What you should do: In the entries below, the lines from the one with "hide_parts(node)" through the one with "return piece" are to be copied exactly; both ends count.

**** Data for processing

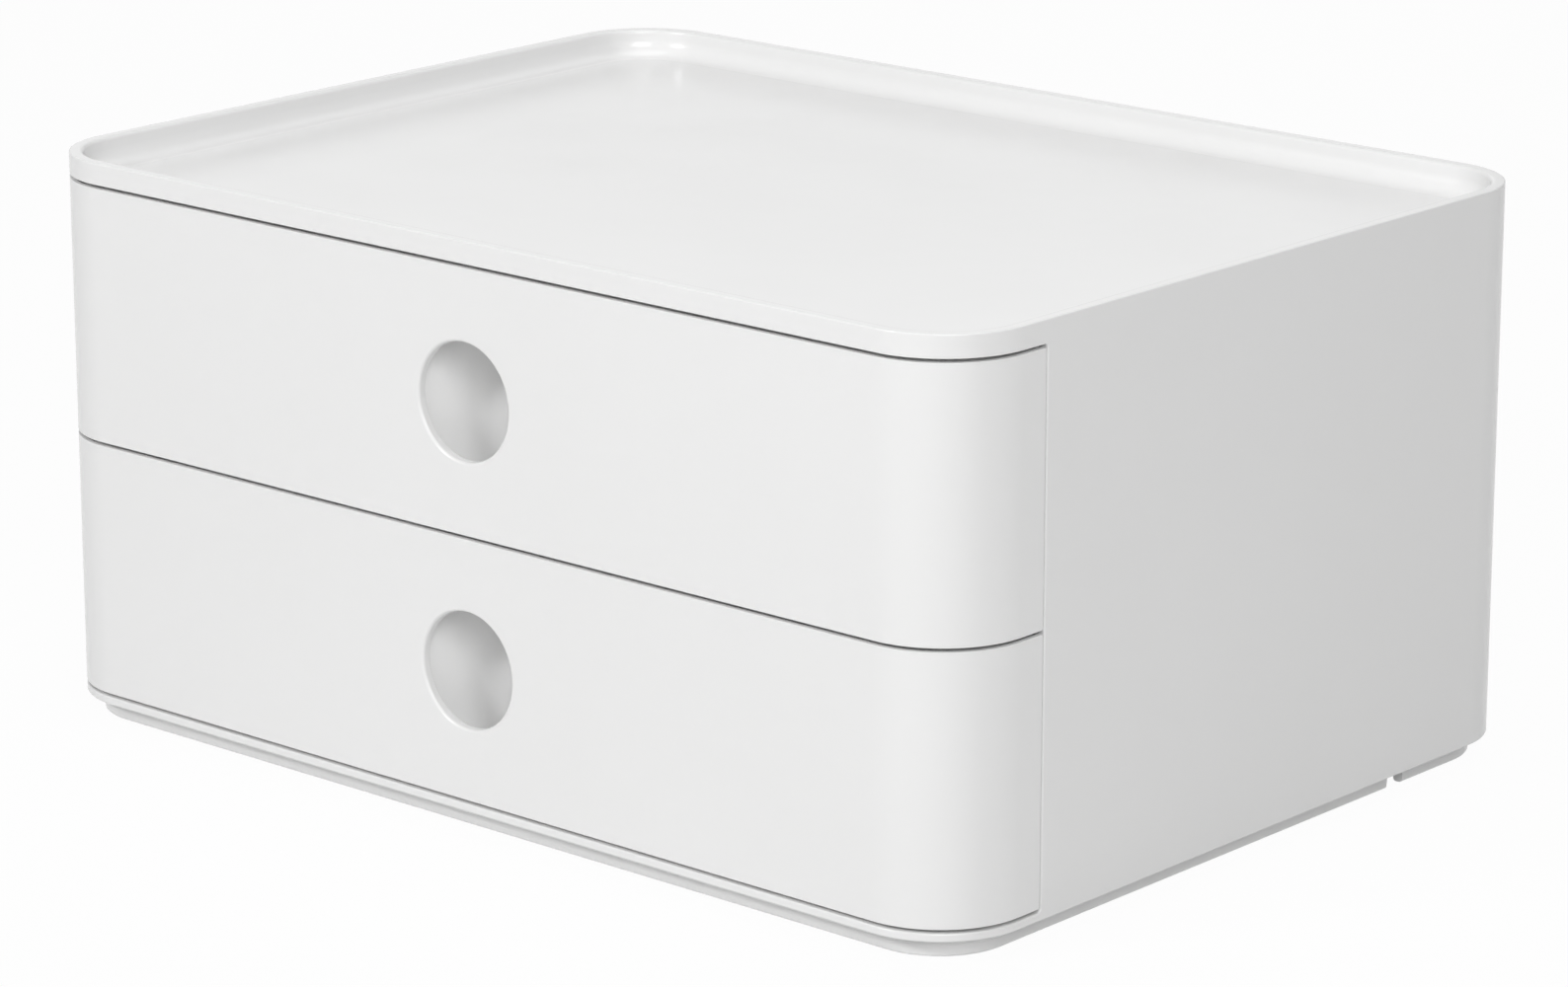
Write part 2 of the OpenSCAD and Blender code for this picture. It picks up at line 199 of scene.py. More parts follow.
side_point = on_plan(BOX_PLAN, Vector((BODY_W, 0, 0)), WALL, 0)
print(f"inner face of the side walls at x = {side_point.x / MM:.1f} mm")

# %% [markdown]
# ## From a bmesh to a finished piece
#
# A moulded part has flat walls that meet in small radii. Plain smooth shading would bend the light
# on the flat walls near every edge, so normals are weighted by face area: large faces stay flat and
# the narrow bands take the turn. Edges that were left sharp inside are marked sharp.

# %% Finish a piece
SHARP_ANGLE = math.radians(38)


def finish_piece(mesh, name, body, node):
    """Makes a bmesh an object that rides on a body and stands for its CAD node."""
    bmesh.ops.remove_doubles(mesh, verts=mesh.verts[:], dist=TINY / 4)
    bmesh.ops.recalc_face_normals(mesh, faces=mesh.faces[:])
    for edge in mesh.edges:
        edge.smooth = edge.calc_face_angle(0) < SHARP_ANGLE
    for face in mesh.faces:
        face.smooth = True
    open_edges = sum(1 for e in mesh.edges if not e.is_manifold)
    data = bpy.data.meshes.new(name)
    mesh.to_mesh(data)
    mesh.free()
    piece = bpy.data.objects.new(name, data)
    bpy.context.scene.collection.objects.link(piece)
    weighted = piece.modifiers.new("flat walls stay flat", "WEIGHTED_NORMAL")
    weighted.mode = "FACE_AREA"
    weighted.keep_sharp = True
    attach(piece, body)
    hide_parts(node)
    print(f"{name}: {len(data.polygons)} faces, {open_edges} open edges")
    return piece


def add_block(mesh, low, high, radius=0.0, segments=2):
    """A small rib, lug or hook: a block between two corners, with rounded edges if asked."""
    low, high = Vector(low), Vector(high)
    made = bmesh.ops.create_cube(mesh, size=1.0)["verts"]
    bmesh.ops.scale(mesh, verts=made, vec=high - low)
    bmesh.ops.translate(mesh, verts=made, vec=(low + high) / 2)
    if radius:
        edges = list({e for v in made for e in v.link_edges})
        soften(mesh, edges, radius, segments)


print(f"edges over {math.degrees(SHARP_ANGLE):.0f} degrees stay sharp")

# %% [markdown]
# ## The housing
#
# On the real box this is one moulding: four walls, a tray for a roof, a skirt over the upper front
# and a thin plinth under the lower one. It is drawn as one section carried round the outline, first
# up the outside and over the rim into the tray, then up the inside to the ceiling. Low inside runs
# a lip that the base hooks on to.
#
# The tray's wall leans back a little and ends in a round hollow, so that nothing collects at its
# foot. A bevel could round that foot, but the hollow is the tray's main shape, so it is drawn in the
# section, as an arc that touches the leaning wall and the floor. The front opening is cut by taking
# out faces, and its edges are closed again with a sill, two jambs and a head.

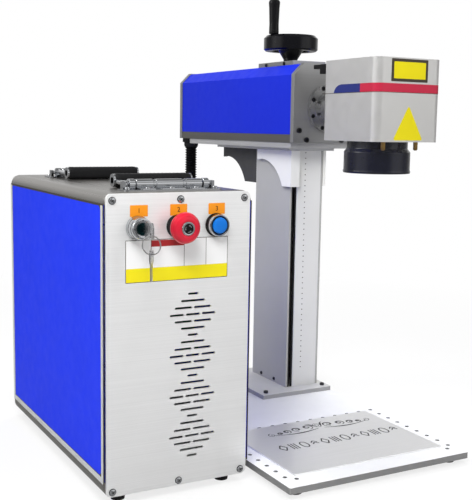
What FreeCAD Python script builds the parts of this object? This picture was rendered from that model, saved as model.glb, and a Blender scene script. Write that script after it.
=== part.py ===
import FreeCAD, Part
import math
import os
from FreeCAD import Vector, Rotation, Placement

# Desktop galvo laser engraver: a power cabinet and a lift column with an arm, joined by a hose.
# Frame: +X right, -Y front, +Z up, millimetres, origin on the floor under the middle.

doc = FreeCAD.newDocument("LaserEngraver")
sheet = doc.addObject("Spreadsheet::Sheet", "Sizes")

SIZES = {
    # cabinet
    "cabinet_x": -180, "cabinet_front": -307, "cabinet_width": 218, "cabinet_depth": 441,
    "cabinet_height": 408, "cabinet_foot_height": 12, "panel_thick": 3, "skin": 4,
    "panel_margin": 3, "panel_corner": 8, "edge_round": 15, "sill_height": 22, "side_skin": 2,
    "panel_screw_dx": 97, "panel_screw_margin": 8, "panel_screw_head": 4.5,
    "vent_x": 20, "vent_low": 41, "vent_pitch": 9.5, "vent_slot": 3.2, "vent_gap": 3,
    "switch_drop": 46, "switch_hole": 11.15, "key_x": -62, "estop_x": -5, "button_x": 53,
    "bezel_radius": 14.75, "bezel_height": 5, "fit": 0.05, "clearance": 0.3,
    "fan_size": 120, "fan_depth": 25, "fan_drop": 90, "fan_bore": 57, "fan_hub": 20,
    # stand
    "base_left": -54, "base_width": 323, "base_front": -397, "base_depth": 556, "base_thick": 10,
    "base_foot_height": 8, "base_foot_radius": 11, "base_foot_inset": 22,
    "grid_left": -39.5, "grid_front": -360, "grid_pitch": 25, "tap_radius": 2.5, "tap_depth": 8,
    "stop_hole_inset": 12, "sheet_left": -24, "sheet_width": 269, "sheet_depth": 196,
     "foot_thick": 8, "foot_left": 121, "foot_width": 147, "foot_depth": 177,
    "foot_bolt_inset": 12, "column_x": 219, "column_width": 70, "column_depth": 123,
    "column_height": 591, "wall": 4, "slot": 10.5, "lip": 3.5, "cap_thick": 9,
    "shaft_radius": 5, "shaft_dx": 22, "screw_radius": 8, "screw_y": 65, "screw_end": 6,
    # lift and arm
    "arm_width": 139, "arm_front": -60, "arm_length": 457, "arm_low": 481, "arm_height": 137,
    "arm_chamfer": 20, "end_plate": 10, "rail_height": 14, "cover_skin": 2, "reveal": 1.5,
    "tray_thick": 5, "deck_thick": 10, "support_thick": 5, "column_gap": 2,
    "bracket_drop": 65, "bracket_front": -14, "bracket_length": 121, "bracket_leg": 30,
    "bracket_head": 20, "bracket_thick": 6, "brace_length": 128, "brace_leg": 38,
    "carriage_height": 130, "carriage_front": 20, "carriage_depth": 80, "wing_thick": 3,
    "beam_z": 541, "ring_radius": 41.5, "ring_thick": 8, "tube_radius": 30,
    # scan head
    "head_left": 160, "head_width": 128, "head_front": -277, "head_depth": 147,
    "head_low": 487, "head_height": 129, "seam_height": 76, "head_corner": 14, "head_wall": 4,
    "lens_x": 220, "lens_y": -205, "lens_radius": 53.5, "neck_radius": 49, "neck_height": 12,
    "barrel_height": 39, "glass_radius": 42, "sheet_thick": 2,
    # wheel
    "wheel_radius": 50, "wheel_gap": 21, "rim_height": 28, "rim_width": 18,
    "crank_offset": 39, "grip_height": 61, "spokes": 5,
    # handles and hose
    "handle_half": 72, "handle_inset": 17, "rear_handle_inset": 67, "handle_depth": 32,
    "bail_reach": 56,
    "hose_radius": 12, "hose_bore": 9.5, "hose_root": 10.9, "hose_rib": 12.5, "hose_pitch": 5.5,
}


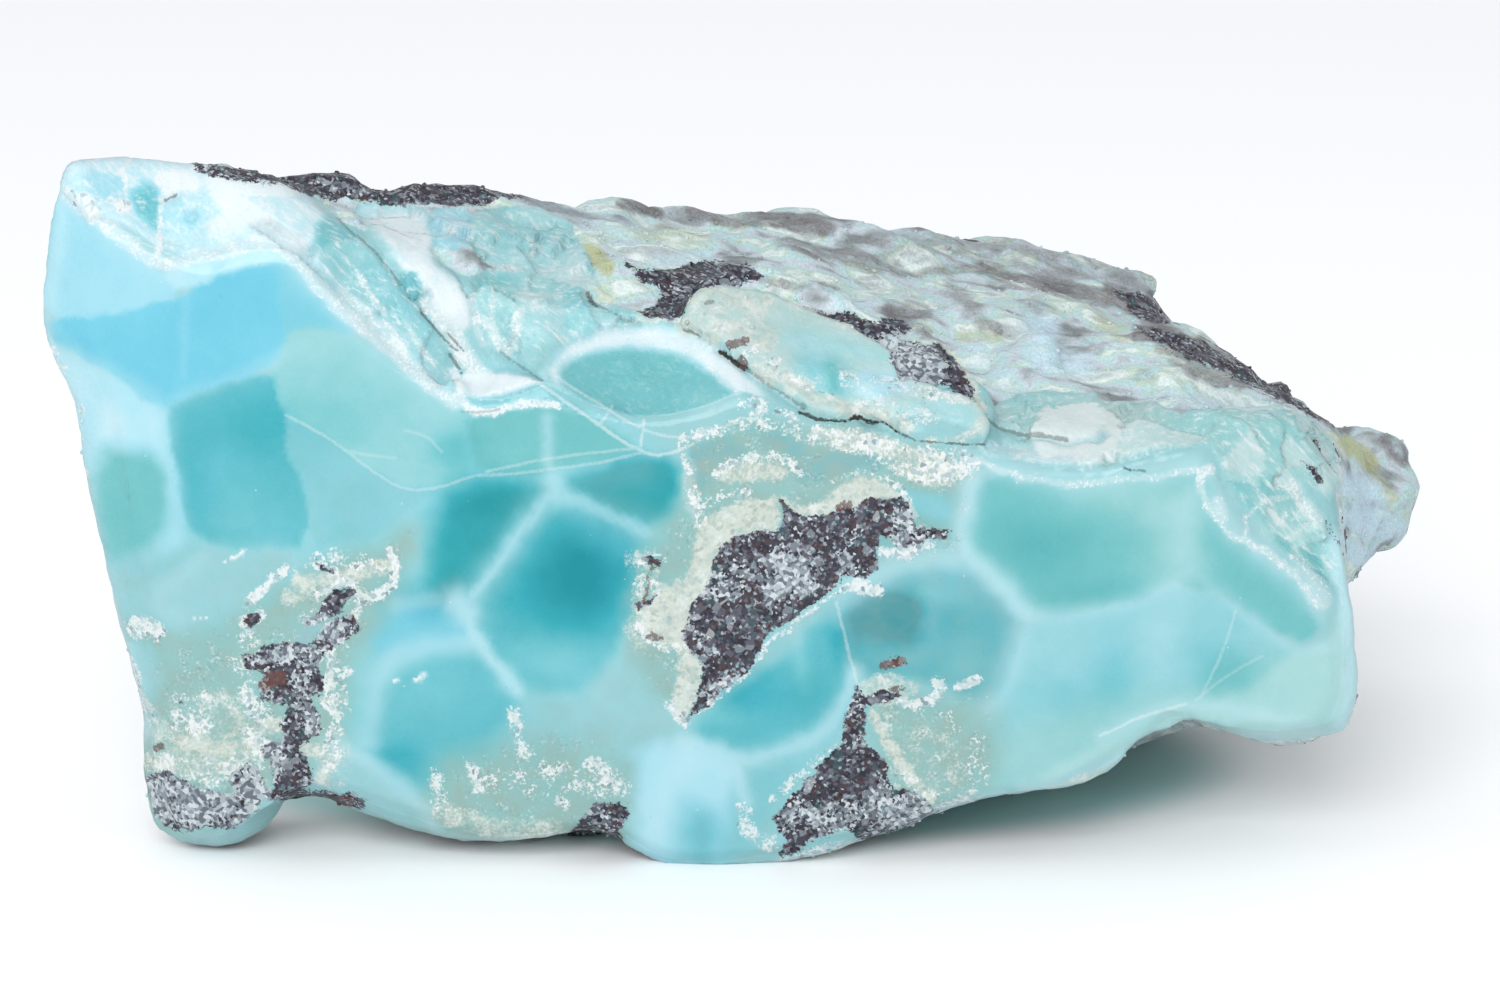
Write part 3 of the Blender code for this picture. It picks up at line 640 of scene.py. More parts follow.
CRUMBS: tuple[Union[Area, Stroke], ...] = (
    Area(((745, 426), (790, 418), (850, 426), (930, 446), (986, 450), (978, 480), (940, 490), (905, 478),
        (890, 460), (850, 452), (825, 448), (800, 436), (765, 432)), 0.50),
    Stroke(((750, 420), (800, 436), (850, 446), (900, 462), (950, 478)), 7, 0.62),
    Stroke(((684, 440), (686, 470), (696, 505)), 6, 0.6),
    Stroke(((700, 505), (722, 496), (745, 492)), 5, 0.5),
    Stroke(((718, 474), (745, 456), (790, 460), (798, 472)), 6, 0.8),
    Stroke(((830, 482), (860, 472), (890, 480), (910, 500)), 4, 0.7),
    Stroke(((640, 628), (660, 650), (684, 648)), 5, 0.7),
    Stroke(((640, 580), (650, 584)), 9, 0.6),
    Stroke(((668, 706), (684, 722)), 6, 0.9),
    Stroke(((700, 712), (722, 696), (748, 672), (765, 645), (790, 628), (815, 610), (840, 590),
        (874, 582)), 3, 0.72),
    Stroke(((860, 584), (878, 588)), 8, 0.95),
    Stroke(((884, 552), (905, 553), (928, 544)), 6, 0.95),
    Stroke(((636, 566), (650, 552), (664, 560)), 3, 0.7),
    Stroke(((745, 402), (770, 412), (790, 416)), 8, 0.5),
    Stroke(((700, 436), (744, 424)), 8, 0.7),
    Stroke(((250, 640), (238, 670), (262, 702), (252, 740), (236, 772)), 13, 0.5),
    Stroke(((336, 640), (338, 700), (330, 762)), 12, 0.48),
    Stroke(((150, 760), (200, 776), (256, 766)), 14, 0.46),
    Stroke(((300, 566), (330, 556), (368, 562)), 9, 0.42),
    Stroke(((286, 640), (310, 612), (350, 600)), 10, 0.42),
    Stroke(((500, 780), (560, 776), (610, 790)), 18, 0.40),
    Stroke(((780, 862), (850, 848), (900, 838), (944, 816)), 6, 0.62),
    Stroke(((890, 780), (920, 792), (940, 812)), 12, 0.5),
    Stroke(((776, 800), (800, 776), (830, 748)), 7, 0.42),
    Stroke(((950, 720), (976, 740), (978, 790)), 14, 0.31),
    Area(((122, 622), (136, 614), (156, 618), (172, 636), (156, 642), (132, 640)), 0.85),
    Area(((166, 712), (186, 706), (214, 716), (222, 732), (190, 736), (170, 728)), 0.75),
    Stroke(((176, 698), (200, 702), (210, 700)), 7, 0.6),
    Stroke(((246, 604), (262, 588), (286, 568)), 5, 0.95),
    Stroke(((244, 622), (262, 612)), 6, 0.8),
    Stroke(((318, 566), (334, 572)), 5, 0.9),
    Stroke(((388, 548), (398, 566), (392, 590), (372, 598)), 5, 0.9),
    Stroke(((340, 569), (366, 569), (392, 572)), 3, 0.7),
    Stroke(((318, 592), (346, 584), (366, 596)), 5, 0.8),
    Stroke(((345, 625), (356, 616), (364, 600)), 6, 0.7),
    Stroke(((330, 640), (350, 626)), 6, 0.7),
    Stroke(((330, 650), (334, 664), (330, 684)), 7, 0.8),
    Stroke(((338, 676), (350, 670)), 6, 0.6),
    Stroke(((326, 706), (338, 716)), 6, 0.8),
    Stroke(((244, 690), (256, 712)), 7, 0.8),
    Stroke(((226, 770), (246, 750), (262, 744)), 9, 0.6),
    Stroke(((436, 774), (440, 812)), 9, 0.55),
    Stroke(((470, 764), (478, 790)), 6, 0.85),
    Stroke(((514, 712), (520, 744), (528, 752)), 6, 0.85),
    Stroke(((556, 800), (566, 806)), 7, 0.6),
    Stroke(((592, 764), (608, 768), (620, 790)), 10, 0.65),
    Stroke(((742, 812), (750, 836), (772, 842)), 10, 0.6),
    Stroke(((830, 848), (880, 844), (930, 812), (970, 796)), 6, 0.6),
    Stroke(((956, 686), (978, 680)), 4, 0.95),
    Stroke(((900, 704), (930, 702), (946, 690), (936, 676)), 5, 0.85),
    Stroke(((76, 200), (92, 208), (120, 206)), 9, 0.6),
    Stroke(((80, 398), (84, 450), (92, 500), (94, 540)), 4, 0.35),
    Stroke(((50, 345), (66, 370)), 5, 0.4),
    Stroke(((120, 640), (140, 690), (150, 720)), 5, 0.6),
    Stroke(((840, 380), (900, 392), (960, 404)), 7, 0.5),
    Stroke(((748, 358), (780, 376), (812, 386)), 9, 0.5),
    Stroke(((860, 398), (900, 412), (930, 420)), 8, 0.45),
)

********

Problem solution:
    hide_parts(node)
    print(f"{name}: {len(data.polygons)} faces, {open_edges} open edges")
    return piece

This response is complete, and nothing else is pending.